Une vidéo nous montre une femme et un enfant qui prennent un bain de petites boules de polystyrène expansé. Un tas de petites boules de polystyrène, c'est de la mousse de bain retournée comme une chaussette. La mousse est faite de bulles d'air entourées d'une fine couche de liquide. C'est une structure blanche autour de creux sombres. Les petites boules sont des volumes blancs, entourés d'un espace plus sombre.

De loin nous voyons une ligne blanche qui sépare deux plans. Vue de près, nous voyons une colonne de petits coquillages enfilés. La colonne devient un axe autour duquel tourne l'espace. C'est un axe creux, comme une éponge étirée.

Vue de loin, la surface d'une sculpture en polystyrène nous semble lisse. Nous voyons une belle forme, qui ressemble à un grand coussin en écume de mer. Lorsque nous nous rapprochons de l'œuvre, nous voyons que cette forme a été obtenue en grattant le polystyrène avec les doigts, de sorte que la surface montre les petites boules dont est fait le polystyrène. Nous avons l'impression de voir l'intérieur d'une sculpture en polystyrène, retournée par un curieux.

« Parfois lorsqu'on regarde un caillou (ou n'importe quelle matière) on se demande si, à l'intérieur, c'est aussi de la pierre, » dit François. « On peut voir de l'extérieur que c'est présent et dur, condensé comme un caillou. Mais parfois, on a besoin de vérifier. Alors on casse le caillou pour voir ce qui se passe à l'intérieur. D'habitude c'est aussi un caillou à l'intérieur. »

Une éponge est à la fois creuse et pleine. C'est une masse qui peut se remplir d'eau ou d'air. Une éponge est autant éponge à l'intérieur qu'à l'extérieur. Elle ne ment pas. Elle se laisse 'vérifier'. En ce qu'elle se laisse vérifier, l'éponge ressemble à la pelote de ficelle et à la 'Boule élastique', deux masses qui ont pris forme par un enroulement ou une addition qui forme un lien entre l'intérieur et l'extérieur.

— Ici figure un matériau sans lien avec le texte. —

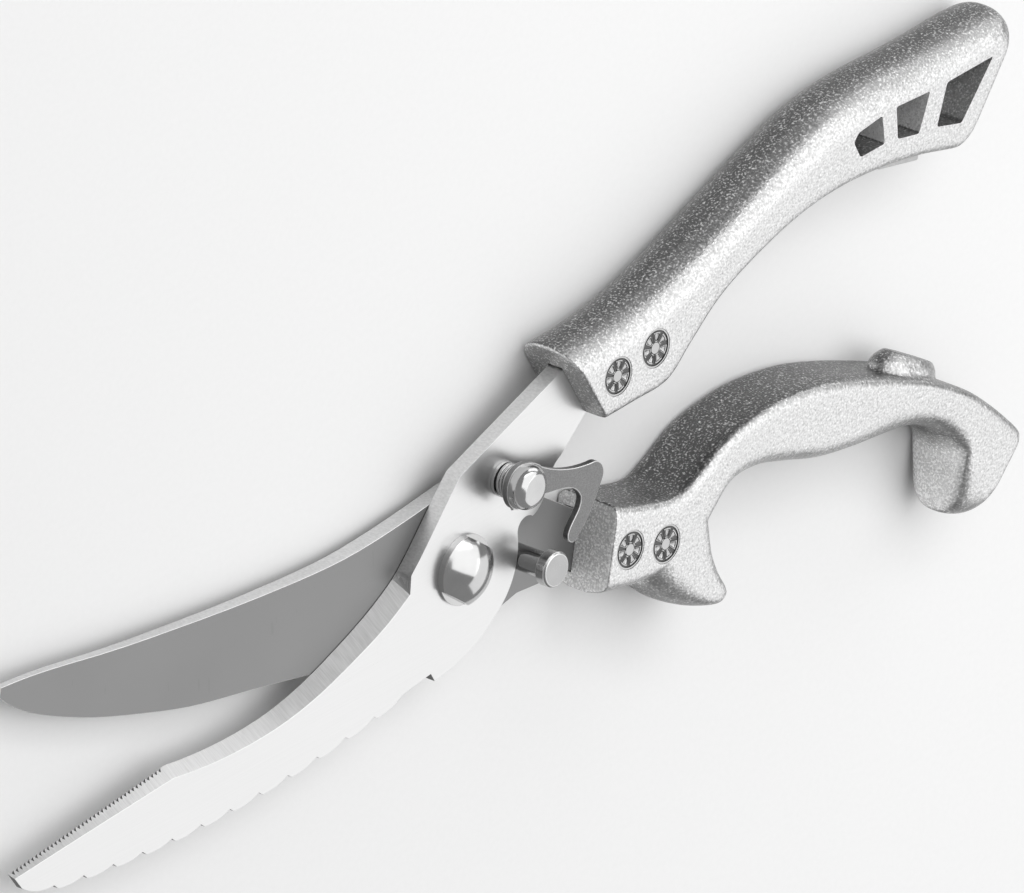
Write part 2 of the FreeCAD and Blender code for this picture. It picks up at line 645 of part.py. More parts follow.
# rivets and their caps
for name, spot in RIVET_SPOTS.items():
    at = [str(value) for value in spot]
    rivet = new_body(name)
    disc(rivet, name + "_head", "dims.cap_sink", "dims.rivet_head_height",
         "dims.rivet_head_radius", *at)
    disc(rivet, name + "_shank", "dims.cap_sink + dims.rivet_head_height",
         HANDLE_TOP + " - dims.rivet_head_height - dims.cap_height - 2 * dims.cap_sink",
         "dims.rivet_radius", *at)
    cap = new_body(name.replace("rivet", "cap"))
    face = HANDLE_TOP + " - dims.cap_sink"
    disc(cap, cap.Label + "_disc", face + " - dims.cap_height", "dims.cap_height",
         "dims.rivet_head_radius", *at)
    ring = new_sketch(cap, cap.Label + "_ring", face)
    draw_circle(ring, *at, "dims.rivet_head_radius - dims.cap_rim")
    draw_circle(ring, *at, "dims.rivet_head_radius - dims.cap_rim - dims.cap_ring_width")
    pocket(cap, ring, "dims.cap_ring_depth")

# export
doc.recompute()
nodes = [item for item in doc.Objects
         if item.TypeId == "PartDesign::Body" or item in (opening_spring, latch_spring)]
for item in doc.Objects:
    if "Invalid" in item.State or "Error" in item.State:
        raise RuntimeError(f"{item.Label} failed: {item.State}")
os.makedirs("parts", exist_ok=True)
for node in nodes:
    if node.Shape.isNull() or not node.Shape.isValid():
        raise RuntimeError(f"{node.Label} has no valid shape")
for node in nodes:
    node.Shape.exportStep(f"parts/{node.Label}.step")
    print(node.Label, round(node.Shape.Volume, 1), len(node.Shape.Solids))
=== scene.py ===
import math

import bmesh
import bpy
from mathutils import Matrix, Vector


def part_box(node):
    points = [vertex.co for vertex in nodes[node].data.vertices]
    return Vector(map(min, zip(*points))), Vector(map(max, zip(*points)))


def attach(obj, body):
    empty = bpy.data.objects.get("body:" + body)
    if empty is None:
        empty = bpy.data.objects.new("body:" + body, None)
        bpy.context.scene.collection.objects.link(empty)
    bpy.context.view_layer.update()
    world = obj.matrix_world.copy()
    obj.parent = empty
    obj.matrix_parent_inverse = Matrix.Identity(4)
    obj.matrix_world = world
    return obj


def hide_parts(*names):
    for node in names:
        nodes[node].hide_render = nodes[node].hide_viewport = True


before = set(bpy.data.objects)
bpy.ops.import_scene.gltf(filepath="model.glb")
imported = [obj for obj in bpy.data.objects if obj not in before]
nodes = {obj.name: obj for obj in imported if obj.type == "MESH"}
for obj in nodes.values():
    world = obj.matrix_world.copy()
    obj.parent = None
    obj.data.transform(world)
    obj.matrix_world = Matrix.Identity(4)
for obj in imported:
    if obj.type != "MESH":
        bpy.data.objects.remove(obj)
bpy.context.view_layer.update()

mm = 0.001
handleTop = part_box("upper_handle")[1].z
handleMiddle = handleTop / 2
mergeDistance = 0.002 * mm


# Shader building: sums on values add Math nodes, anything else comes from add().
class Value:
    def __init__(self, tree, socket):
        self.tree = tree
        self.socket = socket

    def maths(self, operation, *others):
        node = self.tree.nodes.new("ShaderNodeMath")
        node.operation = operation
        for socket, item in zip(node.inputs, (self,) + others):
            if isinstance(item, Value):
                self.tree.links.new(item.socket, socket)
            else:
                socket.default_value = item
        return Value(self.tree, node.outputs[0])

    def __add__(self, other):
        return self.maths("ADD", other)

    def __mul__(self, other):
        return self.maths("MULTIPLY", other)

    def __sub__(self, other):
        return self.maths("SUBTRACT", other)

    def __rsub__(self, other):
        return (self * -1.0) + other

    def __gt__(self, other):
        return self.maths("GREATER_THAN", other)

    def __abs__(self):
        return self.maths("ABSOLUTE")

    __radd__ = __add__
    __rmul__ = __mul__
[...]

(Nos corps sont des éponges qui se remplissent et qui se vident. Parfois nous avons l'impression d'être séparés du monde extérieur, mais nous ne sommes rien d'autre qu'un lieu d'échange, un non-lieu défini par une structure temporaire. Nous sommes entre l'intérieur et l'extérieur. Nous ne sommes ni l'un, ni l'autre. Nous sommes 'entre'. Nous sommes entre une prétendue introspection et le regard des autres, entre le passé et le futur, entre nos corps et les mots.)


VII. Le chapelet et l'inventaire (Fin)

Les glisseurs de la cascade passent comme les perles d'un chapelet.

Si nous regardons du haut vers le bas la colonne de pièces de monnaies enfilées, nous voyons une corde qui s'effiloche, qui saigne sur le sol. Le lit composé de blocs d'argile pourrait facilement se défaire, ce n'est qu'une concentration momentanée, c'est un chapelet devenu noyau.

Il existe une version de ce lit où il est entouré de morceaux de terre qui lui ont été arrachés. A leur tour, ces morceaux de terre forment un chapelet, une chaîne de décomposition, de décrépitude, comme les grumeaux tombés à côté du bloc de chocolat, comme les pièces de monnaie entassées à la base de la colonne, comme les minuscules poils blancs qui subsistent quand la pelote de ficelle s'est déroulée.

Les chapelets avec les boules en terre, les empilements d'assiettes trouées, les séries de poches remplies de plâtre, les entassements de boîtes de conserve, les trousseaux de bouteilles vides ou de 'solitaires' (des morceaux de terre sculptés dans la main), les guirlandes avec les ampoules ou avec les morceaux d'assiettes, les enroulements, les enfilements et les petites mains empilées forment le tracé d'un entêtement répété, d'une énumération brisée, d'un inventaire infini d'un passe-temps précaire.

Mises en relation avec les parties du corps correspondantes, accrochées à des hauteurs différentes, combinées avec des photos ou rangées sur des étagères, les sculptures s'imposent comme des objets indispensables ('Some things to be buried with', comme a été appelé une des installations), des provisions, des prothèses ou des ustensiles nécessaires à la survie et au loisir.

Qui a ramassé les bouteilles vides ? Quelqu'un qui vient de les vider et qui veut continuer la fête tout seul, en faisant une musique de lumière ? Ou quelqu'un qui veut faire quelques économies, quelqu'un qui en a besoin ou qui veut les vendre ?

Dans la 'Résidence terrestre', une sorte de cabane, de monument funéraire ou de baraque foraine, se rejoignent la violence et le repos, l'économie et le gaspillage, l'utilité et la décoration. Les boîtes à conserve sont chromées. L'enterrement s'est bien passé. L'ennui ou la fête peut commencer.